Stuart Turley [00:19:26] It’s funny when it’s serious.

David Blackmon [00:19:28] Yeah, well. For the government to convince people to switch from gas cars to. EVs. Is owning a me really is complicated, man. And people have enough complications in their lives already. I don’t need, you know, at my age, I don’t need anybody confusing me or offering or complicating my life anymore, much less my damn car doing. Right. So you’re never going to convince me to buy an electric vehicle. But but it really is a problem for the electric vehicle industry. And Tesla recognizes that. And to their credit, they’re offering this consulting. Service to help people. Figure it all out. I mean, it’s just it’s just one thing on top of another with electric vehicles. And it’s no wonder people don’t want to buy.

Rey Treviño [00:20:16] Well, I enjoyed just the opening of that of your article which said, I don’t wake up in the morning and have to worry about basically where I’m going to go find a gas station. But that’s where your article opened up. And let’s not forget how many times we made fun of the Department of Energy. Granholm When she was trying to do that tour across America.

Stuart Turley [00:20:34] Oh, yeah.

Rey Treviño [00:20:34] And, you know, and she got arrested and staffers had to go ahead just to save her spot.

Stuart Turley [00:20:40] I think it’s the same one that was in the Senate.

David Blackmon [00:20:43] I don’t think it was the same guy. I think there was.

Stuart Turley [00:20:47] I don’t want to touch that. Okay. All right. I do. Okay. We’re out of that one. But but, you know, when you sit back and take a look at the EVs, Dr. Ireland, did you hear about when all the EV cars, the remote car, the driverless cars, the delivery cars all ganged up and met in one place? They hacked into.

David Blackmon [00:21:11] That. Was it San Francisco one or was it L.A.?

Stuart Turley [00:21:14] Yes, I believe so. I’ve got a video of it. And it was it was funny. All these cars are all lined up there, the driverless cars. And then Tesla just announced their recall on on almost all their cars. And that is bad. I got an inside scoop, some of it security, a whole bunch of security people can steal the Tesla and run over people with it. So it is a frightening we. I’m serious.

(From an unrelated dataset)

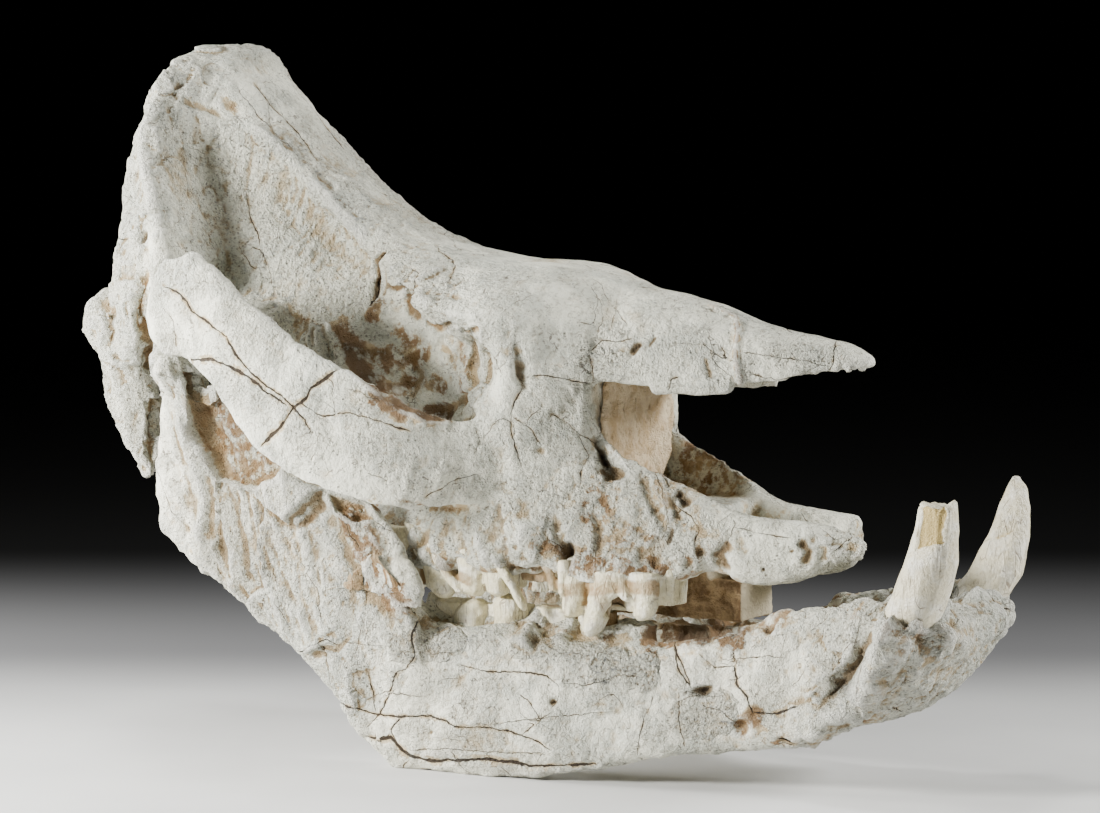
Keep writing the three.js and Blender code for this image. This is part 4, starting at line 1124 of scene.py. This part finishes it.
for row in UPRIGHT_BRANCH + TOOTH_BEARING_BODY + CHIN:
    jaw.groove(*row)
jaw.groove(*TUSK_COLLAR, taper=False)

p, (x, y, z) = jaw.rest, jaw.rest.T
plate = ramp(x, -42, -62) * ramp(z, 30, 70)
tusk_sockets = ramp(x, 186, 202)
gum = hump(z, 88, 14) * ramp(x, -60, -40) * ramp(x, 170, 140)
shaded_inward = np.clip(-jaw.rest_n[:, 1] * np.sign(y) * 1.6 - 0.3, 0, 1) * ramp(z, 60, 90)
chips = inside(p, (-88, 90, 56), (40, 30, 46), 0.4)
rear_border = np.clip((-186 - 0.12 * (z - 150) - x) / 9, 0, 1) * ramp(z, 105, 125)
plate *= (1 - 0.85 * rear_border) * (1 - 0.6 * chips)
LEANING, STEEP, GUM_GRAIN = (-0.35, 0, 1), (-0.3, 0, 1), (0.5, 0, 1)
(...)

Rey Treviño [00:21:47] They recalled all of them.

Stuart Turley [00:21:49] There’s a big joke of it.

David Blackmon [00:21:51] It’s a download over the web. I mean. Right. They have to call it a recall. But you’re not having to take your Tesla Tesla.

Rey Treviño [00:22:00] Download the information to your car wow.

David Blackmon [00:22:03] You just downloaded.

Stuart Turley [00:22:05] Still there’s a whole. And and I’m telling you, it it ain’t in the Senate. It’s a hole in the in the firewall. So

Dr. Ed Ireland [00:22:13]  We’ll also I think one of the vulnerable places are the charging stations. They say that it’s easy tip apparently to hack into a charging station. And then when you plug your car in, you’re basically plugging in to the Internet and and your car is in communication can be hacked into at that point.

Stuart Turley [00:22:32] Exactly. Yeah, you’re up, bro.

Rey Treviño [00:22:35] Oh, David. Just like my job right there. What are whatever the days of the 1982 Chevrolet pickup. Just put the key and start.

Dr. Ed Ireland [00:22:44] That’s right

David Blackmon [00:22:46] Now. I want my 66 Buick station wagon back and I

Stuart Turley [00:22:51] I like my Cuda

Dr. Ed Ireland [00:22:56] 66 Impala that’s what I had.

David Blackmon [00:22:56] There you go. Such a classic.

Dr. Ed Ireland [00:22:59] Yeah, it is. I wish I still had it.

Stuart Turley [00:23:01] Yeah, but now this tells you how old I am. I actually had a 43 Willis love my 43 Willis.

David Blackmon [00:23:10] Truck the Willis truck.

Stuart Turley [00:23:13] No, it was 43 Willis. It was the first year they made a world War.

Rey Treviño [00:23:18] I will say this with all the Tesla. No, I did just get done watching that Netflix movie with Julia Roberts, where I don’t leave nobody behind. I remember.

Stuart Turley [00:23:29] Pretty Woman.

Rey Treviño [00:23:30] No, no.

David Blackmon [00:23:30] No levers behind. Right. Lever behind.

Rey Treviño [00:23:32] Lever something. But there was a scene where all of a sudden there’s nothing but Teslas on the highway. And they were all automatically charged, automatically driven to the same spot over and over and over again. It’s where it built up. Basically,.

David Blackmon [00:23:51] It’s about Cyber attack.

Rey Treviño [00:23:51] Yeah. Yeah, they couldn’t escape.

David Blackmon [00:23:52] We watched we watched that movie last weekend. Didn’t know it was an Obama production.

Rey Treviño [00:23:56] Either did I when I watched it. Yeah.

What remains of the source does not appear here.